The blasts destroyed radio antennas in a Russian-garrisoned sliver of eastern Moldova along the Ukrainian border, Transnistria, which had been peaceful since a brief conflict in 1992 waged by Kremlin-backed separatists against the Moldovan army.

The separatist authorities blamed the incidents on Ukrainian infiltrators while the Kyiv government alleged they were false-flag attacks designed to provide a pretext for an infusion of Russian troops, to add to the 1,500 already based there, just as similar blasts in the Donbas preceded the 24 February Russian invasion of Ukraine.

Those allegations were given greater weight when residents in Transnistria received fake SMS texts on Tuesday warning of an imminent Ukrainian attack. The Moldovan president, Maia Sandu, convened an emergency meeting of her security council and declared that forces were at play in Transnistria which were “interested in destabilising the region”.

A Russian move into Transnistria would pose an imminent threat to the sovereignty of Moldova, a country of 2.6 million people which, like Ukraine, has shown increasing interest in joining Nato.

It would also menace Odesa, the Ukrainian port city which lies on the Black Sea coast between Moldova and Russian-occupied Kherson.

Four days ago the commander of Russia’s central military district, Rustam Minnekayev, said Moscow’s goals involved the seizure of southern Ukraine, so as to give Russia control over the Black Sea coast and access to Transnistria.

On Tuesday, Nikolai Patrushev, the secretary of Russia’s security council and one of Vladimir Putin’s closest advisers, raised another grim specter, declaring that Ukraine could fragment into “several states”, blaming such an outcome on western intervention.

The threat of dismemberment follows the humiliating failure of Putin’s primary war aim, to subjugate all of Ukraine and install a friendly government in Kyiv. The massive offensive launched in February was unable to break Ukrainian resistance while Moscow was unable to deter Nato support.

Repeated Russian warnings, explicitly brandishing the world’s biggest nuclear arsenal, have had a diminishing impact. Finland and Sweden look set to declare their readiness to join Nato next month in time for the alliance summit at the end of June, shrugging off suggestions from Moscow that such a move would lead to the westward deployment of Russian forces, including nuclear missiles.

On Monday, the Russian foreign minister, Sergei Lavrov, tried amplifying the threat, accusing Nato of fighting a proxy war in Ukraine and warning that the danger of nuclear conflict “should not be underestimated.” But barely 12 hours later, Germany dropped its earlier escalatory reservations about supplying heavy weapons to Ukraine, and announced that it would be sending 50 Gepard self-propelled anti-aircraft guns.

That announcement, by the defence minister, Christine Lambrecht, was made at Tuesday’s meeting of approximately 40 countries at Ramstein airbase, to coordinate and enhance western military support for Kyiv that marked a raising of the stakes by Ukraine’s backers. Announcing the UK’s own contribution of anti-aircraft systems, defence minister James Heappey went further, saying it would be “entirely legitimate” for the weapons to be used against supply lines inside Russia.

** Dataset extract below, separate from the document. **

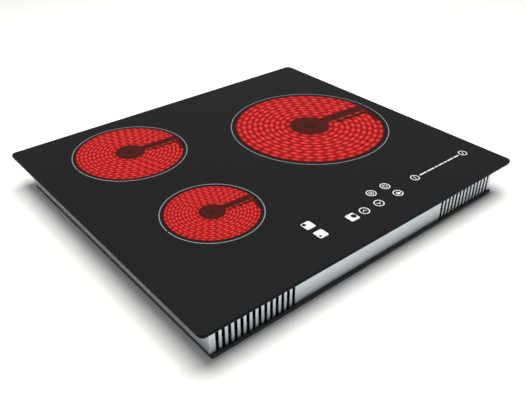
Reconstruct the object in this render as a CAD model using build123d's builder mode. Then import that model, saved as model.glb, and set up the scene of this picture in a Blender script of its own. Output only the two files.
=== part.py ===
from build123d import *
import os
from math import asin, cos, degrees, radians, sin, sqrt

# Three-zone radiant glass-ceramic hob, in millimetres.
# Z is up and the front faces -Y.  The origin is the middle of the footprint of the glass,
# on the surface that the base plate stands on.

# ---- glass plate ------------------------------------------------------------------------
glass_width = 590.0
glass_depth = 520.0
glass_thickness = 4.0
glass_corner_radius = 9.0
glass_edge_bevel = 0.8
print_thickness = 0.1

# ---- casing, base plate, bond and seal --------------------------------------------------
left_overhang = 22.5
right_overhang = 18.0
end_overhang = 18.0
casing_height = 50.0
casing_sheet = 1.0
casing_corner_radius = 2.0
top_flange = 8.0
foot_flange = 12.0
base_height = 5.0
base_sheet = 1.2
base_back_inset = 1.5
base_front_lip = 3.0
base_corner_radius = 2.0
bond_thickness = 1.0
bond_width = 5.0
seal_thickness = 3.0
seal_width = 7.0
seal_margin = 2.0

# ---- vents in the front wall ------------------------------------------------------------
slot_count = 14
slot_width = 4.7
slot_pitch = 8.94
slot_left_margin = 8.0
slot_right_margin = 9.4
slot_top_land = 8.0
slot_foot_bite = 4.0

# ---- screws and the bosses in the base that they pass -----------------------------------
screw_radius = 1.5
screw_head_radius = 3.2
screw_head_height = 2.0
screw_length = 7.0
screw_drive = 1.1
thread_clearance = 0.05
hole_clearance = 0.15
boss_radius = 5.5
counterbore_radius = 3.9
counterbore_depth = 3.0

# ---- cooking zones ----------------------------------------------------------------------
# Each zone has the diameter of its printed ring, the diameter of its glowing field, the
# wall of insulation round that field, and the margins that its pan keeps to the casing.
print_line = 1.3
print_gap = 2.6
right_ring_diameter = 267.6
right_glow_diameter = 252.6
right_rim_wall = 6.65
right_wall_margin = 5.95
right_set_back = 29.1
rear_ring_diameter = 179.0
rear_glow_diameter = 169.0
rear_rim_wall = 4.15
rear_wall_margin = 35.25
rear_back_margin = 7.95
front_ring_diameter = 143.6
front_glow_diameter = 132.8
front_rim_wall = 4.55
front_wall_margin = 52.85
front_front_margin = 91.75

# ---- one radiant heater -----------------------------------------------------------------
glass_gap = 0.3
heater_height = 28.0
pan_sheet = 0.8
pan_wall = 19.0
pan_foot_radius = 2.0
bed_clearance = 0.2
bed_thickness = 13.0
bridge_height = 6.0
ribbon_height = 5.0
ribbon_rings = 10
ribbon_share = 0.5
hub_share = 0.247
hub_clearance = 0.6
hub_dimple_radius = 6.0
hub_dimple_depth = 1.5
bridge_angle = -3.0
bridge_upper_share = 0.050
bridge_lower_share = 0.070
lead_share = 0.106
upper_tip_share = 0.070
lower_tip_share = 0.172
outer_end_angle = -25.0
lead_bend_share = 0.05
sensor_radius = 2.5
sensor_seat = 0.05
sensor_end_land = 1.0
sensor_notch_clearance = 0.3
connector_width = 22.0
connector_depth = 12.0
connector_height = 12.0
connector_lift = 3.0
connector_seat = 0.05
tab_width = 6.3
tab_thickness = 0.8
connector_corner = 1.5
tab_length = 8.0
tab_spacing = 8.0
right_connector_side = 180
rear_connector_side = -45
front_connector_side = 45

# ---- rails and springs under the heaters ------------------------------------------------
rail_height = 12.8
rail_sheet = 1.0
rail_top = 16.0
rail_foot = 8.0
rail_end_land = 3.0
left_rail_spacing = 76.0
right_rail_spacing = 124.0
stud_radius = 2.0
stud_length = 18.0
stud_clearance = 0.5
spring_width = 12.0
spring_sheet = 0.5
spring_span = 52.0
spring_foot = 8.0
spring_seat = 0.1
right_spring_reach = 60.0
rear_spring_reach = 45.0
front_spring_reach = 32.0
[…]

In response Russia has started bombing the supply lines bringing in western arms, targeting railways and bridges and threatening to hit Kyiv.

As the Ukraine war evolves, the parties to the conflict are redefining their aims. Russia has abandoned outright conquest for now, and is seeking to carve out a contiguous zone of occupation reaching as far as Transnistria, which Putin can package as “Novorossiya”, the foundation for a new Russian empire.

The Biden administration meanwhile has emphatically confirmed that its objectives go beyond the defence of Ukraine to the hobbling of Russia’s capacity to carry out further acts of aggression.

“What we want to see is a free and independent Ukraine and at the end of the day, that will involve a weakened Russia and strengthened Nato,” the chairman of the joint chiefs of staff, Gen Mark Milley, told CNN, echoing remarks made by the defence secretary, Lloyd Austin, the day before.

“What’s at stake here is much greater than Ukraine,” Milley added. “If Russia gets away with this cost-free, so goes the so-called international world order and we enter an area of serious instability.”

With the start of this new phase in the war, a layer is being stripped away from the buffer that has thus far kept Nato and Russia from coming into direct, hostile contact, during the cold war and since. And if the ominous explosions in Transnistria are auguries of a new Putin gambit, Moldova could find itself to be the next proving ground where this dangerous new world makes itself felt.